● The request:
The first line to copy is the one with "base_skirt();"; the last is the one with "obj.data = obj.data.copy()". Copy each line in that range exactly, leaving out all others.

● Collected material:
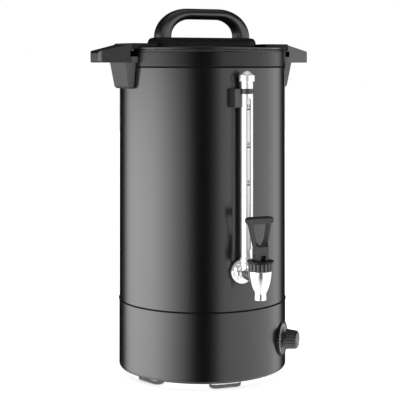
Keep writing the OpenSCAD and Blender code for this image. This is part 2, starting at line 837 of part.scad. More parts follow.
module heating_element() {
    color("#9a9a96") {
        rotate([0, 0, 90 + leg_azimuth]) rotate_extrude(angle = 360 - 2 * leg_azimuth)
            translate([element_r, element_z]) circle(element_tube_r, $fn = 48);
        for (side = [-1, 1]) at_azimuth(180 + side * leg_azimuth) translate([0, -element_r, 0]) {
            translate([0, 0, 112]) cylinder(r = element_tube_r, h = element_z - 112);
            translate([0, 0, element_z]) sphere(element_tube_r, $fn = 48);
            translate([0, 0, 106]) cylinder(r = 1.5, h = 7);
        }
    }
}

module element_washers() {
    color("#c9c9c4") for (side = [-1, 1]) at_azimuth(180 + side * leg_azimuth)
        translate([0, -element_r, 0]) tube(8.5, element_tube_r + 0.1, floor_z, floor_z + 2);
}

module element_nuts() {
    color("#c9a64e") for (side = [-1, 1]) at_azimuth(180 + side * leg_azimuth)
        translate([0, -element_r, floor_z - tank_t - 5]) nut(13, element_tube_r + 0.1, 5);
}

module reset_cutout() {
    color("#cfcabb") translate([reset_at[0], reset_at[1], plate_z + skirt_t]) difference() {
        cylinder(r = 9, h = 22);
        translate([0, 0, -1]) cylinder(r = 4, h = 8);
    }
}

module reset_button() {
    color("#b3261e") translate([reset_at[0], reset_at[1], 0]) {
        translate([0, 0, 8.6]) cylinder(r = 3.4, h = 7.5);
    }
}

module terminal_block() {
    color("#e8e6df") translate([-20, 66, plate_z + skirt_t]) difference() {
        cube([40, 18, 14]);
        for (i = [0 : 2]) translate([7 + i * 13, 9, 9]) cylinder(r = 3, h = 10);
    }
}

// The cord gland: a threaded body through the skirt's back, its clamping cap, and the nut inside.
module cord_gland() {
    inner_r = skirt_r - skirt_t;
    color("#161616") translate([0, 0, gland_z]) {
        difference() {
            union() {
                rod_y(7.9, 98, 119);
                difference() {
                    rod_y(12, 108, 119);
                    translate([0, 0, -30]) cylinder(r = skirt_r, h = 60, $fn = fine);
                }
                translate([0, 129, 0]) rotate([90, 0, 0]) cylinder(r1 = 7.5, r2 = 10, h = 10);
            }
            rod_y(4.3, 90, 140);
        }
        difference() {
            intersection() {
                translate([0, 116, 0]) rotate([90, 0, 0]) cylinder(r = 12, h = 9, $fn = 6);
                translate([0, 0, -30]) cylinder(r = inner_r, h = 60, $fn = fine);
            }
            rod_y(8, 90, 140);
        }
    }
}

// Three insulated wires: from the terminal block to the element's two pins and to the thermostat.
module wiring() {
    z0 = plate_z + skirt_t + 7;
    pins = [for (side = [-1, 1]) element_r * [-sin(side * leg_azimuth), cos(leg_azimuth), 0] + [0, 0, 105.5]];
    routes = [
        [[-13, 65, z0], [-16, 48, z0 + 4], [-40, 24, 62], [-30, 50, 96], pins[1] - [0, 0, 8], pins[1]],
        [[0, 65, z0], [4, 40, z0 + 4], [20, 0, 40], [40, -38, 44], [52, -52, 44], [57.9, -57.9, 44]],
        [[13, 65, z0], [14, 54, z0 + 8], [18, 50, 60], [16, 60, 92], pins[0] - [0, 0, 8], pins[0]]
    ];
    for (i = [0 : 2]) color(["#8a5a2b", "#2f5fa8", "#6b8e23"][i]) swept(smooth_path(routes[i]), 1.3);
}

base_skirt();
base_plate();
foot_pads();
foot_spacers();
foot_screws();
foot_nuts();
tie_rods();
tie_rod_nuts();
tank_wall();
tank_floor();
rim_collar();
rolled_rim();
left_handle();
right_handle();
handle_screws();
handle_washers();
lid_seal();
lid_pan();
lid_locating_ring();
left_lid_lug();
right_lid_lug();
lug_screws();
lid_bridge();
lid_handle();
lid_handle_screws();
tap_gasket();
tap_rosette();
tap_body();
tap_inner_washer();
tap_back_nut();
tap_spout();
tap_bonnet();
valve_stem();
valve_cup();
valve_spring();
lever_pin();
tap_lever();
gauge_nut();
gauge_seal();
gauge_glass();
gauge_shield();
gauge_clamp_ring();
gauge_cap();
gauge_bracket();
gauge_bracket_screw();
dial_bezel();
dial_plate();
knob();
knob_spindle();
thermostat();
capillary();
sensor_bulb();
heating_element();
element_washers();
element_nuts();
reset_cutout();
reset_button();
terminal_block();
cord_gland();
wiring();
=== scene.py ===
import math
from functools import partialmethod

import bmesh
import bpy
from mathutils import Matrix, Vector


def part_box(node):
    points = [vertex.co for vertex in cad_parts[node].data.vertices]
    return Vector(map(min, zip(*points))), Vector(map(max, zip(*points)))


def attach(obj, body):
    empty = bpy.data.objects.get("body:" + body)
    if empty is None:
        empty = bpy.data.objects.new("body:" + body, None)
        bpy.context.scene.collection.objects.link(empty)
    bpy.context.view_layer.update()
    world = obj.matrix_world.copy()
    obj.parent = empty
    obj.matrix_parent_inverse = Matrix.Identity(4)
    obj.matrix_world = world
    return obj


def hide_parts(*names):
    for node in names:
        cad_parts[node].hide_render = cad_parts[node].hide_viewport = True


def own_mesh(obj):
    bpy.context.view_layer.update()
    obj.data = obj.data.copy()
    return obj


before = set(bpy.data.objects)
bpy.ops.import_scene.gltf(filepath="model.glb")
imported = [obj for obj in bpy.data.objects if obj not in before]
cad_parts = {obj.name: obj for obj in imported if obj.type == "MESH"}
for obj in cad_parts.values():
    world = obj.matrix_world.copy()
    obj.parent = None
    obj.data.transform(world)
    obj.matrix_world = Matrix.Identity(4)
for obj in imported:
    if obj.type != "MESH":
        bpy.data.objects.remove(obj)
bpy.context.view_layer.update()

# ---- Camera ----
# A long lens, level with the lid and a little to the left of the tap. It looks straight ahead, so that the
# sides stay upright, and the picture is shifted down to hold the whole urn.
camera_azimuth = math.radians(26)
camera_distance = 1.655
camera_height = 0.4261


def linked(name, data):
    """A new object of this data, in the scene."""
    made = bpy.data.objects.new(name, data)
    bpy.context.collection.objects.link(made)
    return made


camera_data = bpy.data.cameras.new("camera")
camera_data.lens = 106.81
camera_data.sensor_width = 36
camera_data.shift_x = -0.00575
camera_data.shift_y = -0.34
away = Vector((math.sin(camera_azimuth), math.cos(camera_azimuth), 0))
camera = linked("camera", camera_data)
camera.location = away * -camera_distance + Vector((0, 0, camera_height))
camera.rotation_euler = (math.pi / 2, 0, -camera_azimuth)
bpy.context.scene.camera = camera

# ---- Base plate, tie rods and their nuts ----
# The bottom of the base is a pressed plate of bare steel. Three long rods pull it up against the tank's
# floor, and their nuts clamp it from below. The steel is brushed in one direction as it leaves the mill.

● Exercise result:
base_skirt();
base_plate();
foot_pads();
foot_spacers();
foot_screws();
foot_nuts();
tie_rods();
tie_rod_nuts();
tank_wall();
tank_floor();
rim_collar();
rolled_rim();
left_handle();
right_handle();
handle_screws();
handle_washers();
lid_seal();
lid_pan();
lid_locating_ring();
left_lid_lug();
right_lid_lug();
lug_screws();
lid_bridge();
lid_handle();
lid_handle_screws();
tap_gasket();
tap_rosette();
tap_body();
tap_inner_washer();
tap_back_nut();
tap_spout();
tap_bonnet();
valve_stem();
valve_cup();
valve_spring();
lever_pin();
tap_lever();
gauge_nut();
gauge_seal();
gauge_glass();
gauge_shield();
gauge_clamp_ring();
gauge_cap();
gauge_bracket();
gauge_bracket_screw();
dial_bezel();
dial_plate();
knob();
knob_spindle();
thermostat();
capillary();
sensor_bulb();
heating_element();
element_washers();
element_nuts();
reset_cutout();
reset_button();
terminal_block();
cord_gland();
wiring();
=== scene.py ===
import math
from functools import partialmethod

import bmesh
import bpy
from mathutils import Matrix, Vector


def part_box(node):
    points = [vertex.co for vertex in cad_parts[node].data.vertices]
    return Vector(map(min, zip(*points))), Vector(map(max, zip(*points)))


def attach(obj, body):
    empty = bpy.data.objects.get("body:" + body)
    if empty is None:
        empty = bpy.data.objects.new("body:" + body, None)
        bpy.context.scene.collection.objects.link(empty)
    bpy.context.view_layer.update()
    world = obj.matrix_world.copy()
    obj.parent = empty
    obj.matrix_parent_inverse = Matrix.Identity(4)
    obj.matrix_world = world
    return obj


def hide_parts(*names):
    for node in names:
        cad_parts[node].hide_render = cad_parts[node].hide_viewport = True


def own_mesh(obj):
    bpy.context.view_layer.update()
    obj.data = obj.data.copy()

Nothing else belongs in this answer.